Post
Topic
Board Scam Accusations
Re: TEMP: Investigation into scotaloo
by
Atruk
on 17/10/2013, 07:32:39 UTC

This isn't directed to you or team scotaloo, but more to people in general.

Honestly I have no idea if this is true or false. In the Bitcoin space a lot of people's dox are held by a lot of other people. Bringing yourself into the Bitcoin space means exposing yourself into a lot of counterparty risks of the sort you wouldn't have conceived of until it is too late.

Forums as a rule tend to fill themselves with lolcows. Generally it is boring business unless it does something like enrich the LabCoin scammers who were identified as a probable scam months before "momentum trades" and full frontal idiots latched onto them. As problematic as scotaloo was in particular and phishers, skiddies, and scammers are in general the larger problem isn't in bitcoin, but in idiots who think they can unprotected and without reading and understanding risk.

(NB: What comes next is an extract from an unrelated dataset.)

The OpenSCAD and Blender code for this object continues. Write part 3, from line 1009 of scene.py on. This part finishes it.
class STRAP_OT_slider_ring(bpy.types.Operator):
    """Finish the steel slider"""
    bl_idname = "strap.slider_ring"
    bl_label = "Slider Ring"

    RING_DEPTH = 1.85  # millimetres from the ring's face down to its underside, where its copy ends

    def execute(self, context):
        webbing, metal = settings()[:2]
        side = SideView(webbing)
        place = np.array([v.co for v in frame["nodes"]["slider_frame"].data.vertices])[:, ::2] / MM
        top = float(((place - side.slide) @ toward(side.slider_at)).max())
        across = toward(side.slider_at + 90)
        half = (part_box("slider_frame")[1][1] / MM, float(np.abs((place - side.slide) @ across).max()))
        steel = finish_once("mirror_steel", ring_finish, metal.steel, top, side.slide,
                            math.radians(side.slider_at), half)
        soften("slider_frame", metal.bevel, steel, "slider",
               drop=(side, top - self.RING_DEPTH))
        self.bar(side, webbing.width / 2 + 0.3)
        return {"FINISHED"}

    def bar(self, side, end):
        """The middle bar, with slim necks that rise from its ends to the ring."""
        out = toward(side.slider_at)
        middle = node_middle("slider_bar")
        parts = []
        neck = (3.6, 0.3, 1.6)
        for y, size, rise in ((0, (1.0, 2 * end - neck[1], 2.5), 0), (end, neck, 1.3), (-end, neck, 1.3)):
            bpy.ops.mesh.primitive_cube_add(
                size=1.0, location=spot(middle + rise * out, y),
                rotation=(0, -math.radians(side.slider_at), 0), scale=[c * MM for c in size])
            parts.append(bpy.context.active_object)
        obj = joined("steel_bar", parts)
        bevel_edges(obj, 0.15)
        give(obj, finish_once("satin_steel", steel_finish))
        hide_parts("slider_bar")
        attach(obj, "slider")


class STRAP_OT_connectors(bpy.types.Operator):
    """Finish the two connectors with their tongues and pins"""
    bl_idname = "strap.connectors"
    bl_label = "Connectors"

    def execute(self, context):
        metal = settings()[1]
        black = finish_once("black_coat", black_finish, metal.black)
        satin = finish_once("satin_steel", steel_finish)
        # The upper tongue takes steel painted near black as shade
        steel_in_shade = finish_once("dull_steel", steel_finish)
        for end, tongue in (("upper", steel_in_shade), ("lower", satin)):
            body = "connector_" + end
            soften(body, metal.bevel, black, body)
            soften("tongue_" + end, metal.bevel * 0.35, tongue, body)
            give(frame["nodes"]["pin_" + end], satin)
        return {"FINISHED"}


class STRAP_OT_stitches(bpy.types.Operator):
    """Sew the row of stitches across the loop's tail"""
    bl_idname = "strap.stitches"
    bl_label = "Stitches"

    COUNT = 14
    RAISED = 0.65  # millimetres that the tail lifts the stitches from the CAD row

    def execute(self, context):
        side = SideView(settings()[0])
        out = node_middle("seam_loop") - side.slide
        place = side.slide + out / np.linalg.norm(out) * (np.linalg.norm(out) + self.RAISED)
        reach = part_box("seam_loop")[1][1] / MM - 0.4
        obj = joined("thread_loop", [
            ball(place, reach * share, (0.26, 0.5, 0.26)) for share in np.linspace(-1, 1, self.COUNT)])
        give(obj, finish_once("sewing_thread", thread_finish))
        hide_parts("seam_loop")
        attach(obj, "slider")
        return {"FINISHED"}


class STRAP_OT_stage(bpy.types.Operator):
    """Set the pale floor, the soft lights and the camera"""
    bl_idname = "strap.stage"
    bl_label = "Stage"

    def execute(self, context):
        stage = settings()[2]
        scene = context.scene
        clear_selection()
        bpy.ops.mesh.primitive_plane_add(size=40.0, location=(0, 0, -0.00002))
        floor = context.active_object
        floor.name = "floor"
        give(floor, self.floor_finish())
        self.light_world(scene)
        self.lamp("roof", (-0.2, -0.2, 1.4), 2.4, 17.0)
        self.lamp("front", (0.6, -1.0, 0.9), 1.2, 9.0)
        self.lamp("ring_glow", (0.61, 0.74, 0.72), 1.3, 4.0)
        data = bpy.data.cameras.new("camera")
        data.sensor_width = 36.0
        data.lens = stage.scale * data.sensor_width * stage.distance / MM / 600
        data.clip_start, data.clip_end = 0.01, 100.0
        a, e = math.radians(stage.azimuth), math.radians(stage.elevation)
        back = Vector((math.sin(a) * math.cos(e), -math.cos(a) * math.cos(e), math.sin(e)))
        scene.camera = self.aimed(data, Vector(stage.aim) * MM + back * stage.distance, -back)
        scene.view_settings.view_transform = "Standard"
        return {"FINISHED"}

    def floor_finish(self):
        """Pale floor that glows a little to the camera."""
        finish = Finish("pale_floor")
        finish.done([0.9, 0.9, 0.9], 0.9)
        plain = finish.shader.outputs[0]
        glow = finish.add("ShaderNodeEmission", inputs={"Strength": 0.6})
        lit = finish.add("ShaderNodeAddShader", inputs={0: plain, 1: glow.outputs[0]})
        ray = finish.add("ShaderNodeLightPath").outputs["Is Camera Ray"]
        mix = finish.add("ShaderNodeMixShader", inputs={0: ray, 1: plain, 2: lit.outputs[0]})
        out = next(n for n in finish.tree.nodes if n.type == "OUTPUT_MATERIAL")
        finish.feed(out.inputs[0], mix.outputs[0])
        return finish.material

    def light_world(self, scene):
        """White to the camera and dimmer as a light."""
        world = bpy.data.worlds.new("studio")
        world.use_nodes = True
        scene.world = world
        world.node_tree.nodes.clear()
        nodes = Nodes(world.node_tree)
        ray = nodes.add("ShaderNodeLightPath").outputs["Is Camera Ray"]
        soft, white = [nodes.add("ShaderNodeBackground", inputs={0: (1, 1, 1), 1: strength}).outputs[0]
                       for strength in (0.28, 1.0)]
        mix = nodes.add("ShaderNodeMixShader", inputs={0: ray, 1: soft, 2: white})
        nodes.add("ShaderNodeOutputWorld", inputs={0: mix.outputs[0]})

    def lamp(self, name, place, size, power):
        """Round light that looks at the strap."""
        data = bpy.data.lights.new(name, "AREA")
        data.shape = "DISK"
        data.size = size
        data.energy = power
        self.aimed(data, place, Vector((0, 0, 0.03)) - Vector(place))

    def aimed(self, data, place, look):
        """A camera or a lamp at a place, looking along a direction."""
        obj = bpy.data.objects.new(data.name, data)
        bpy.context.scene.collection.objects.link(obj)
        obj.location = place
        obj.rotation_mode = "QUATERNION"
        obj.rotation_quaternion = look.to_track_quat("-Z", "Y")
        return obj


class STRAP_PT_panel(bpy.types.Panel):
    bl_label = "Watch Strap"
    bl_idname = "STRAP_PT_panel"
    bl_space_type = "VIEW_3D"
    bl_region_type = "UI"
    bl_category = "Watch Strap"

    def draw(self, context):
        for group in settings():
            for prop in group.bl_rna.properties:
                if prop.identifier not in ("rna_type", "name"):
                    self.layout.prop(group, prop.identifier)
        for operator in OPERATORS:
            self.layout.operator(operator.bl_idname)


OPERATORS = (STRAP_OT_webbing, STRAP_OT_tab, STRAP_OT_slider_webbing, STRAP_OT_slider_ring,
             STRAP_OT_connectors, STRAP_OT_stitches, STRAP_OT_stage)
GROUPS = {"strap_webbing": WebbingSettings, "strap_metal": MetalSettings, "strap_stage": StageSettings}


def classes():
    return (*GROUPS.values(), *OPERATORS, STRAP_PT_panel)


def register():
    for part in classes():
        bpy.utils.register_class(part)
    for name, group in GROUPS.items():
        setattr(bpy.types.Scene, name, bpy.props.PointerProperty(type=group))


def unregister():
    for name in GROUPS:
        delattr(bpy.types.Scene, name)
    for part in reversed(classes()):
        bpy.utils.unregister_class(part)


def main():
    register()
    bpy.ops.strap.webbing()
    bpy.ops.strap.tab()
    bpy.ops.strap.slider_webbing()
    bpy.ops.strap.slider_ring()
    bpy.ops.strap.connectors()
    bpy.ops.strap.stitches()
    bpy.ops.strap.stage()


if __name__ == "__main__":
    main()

I don't want to sound too sympathetic to scotaloo or team scotaloo, but in most scams, especially the big ones like Pirateat40 and LabCoin, the scam happens less because there is a bad buy scammer than because people don't take the time to read how these scams have happened before. I'll probably have even less sympathy for the people who get burned when mcxnow goes bust than the people who fell for scotaloo or furrycoat.

https://bitcointalk.org/index.php?topic=303795.msg3256239#msg3256239 is the wrong attitude for bitcoin if you want to keep it. Scammers are like tornadoes, earthquakes, flood or fire. They exist, just like any natural thing. The wrong course of action is to assume nature will politely avoid you. The right course of action is to harden yourself for nature's indifference to your snowflakeness.

Many thanks for this testimony, Atruk. I'd still would like to hear more, but I'm starting to wonder about scotaloo team agenda, looks a bit more complex than just "gimme dat monies".

They've always struck me as more troll than anything else. Maybe they just want to scam bigger money though. It is hard to say.

I mean Something Awful is full of idiots playing smarter than they are while 4chan is full of relatively smarter people playing dumber. That though is a generalization. The internet is only ever truly simple when simple people are looking at it.

Not knowing or caring enough about scotaloo to look deep their actions that I know of seem to follow patterns more endemic to some classical forms of trolling than scamming as such. Where before someone would normally be limited to harvesting tears and butthurt, bitcoin seems to have allowed them to harvest tears, butthurt, and money.

Still, you can't assume that these things won't happen. Generally social engineering is a much cheaper way to defeat cryptography than rubber hoses, five dollar wrenches and such things.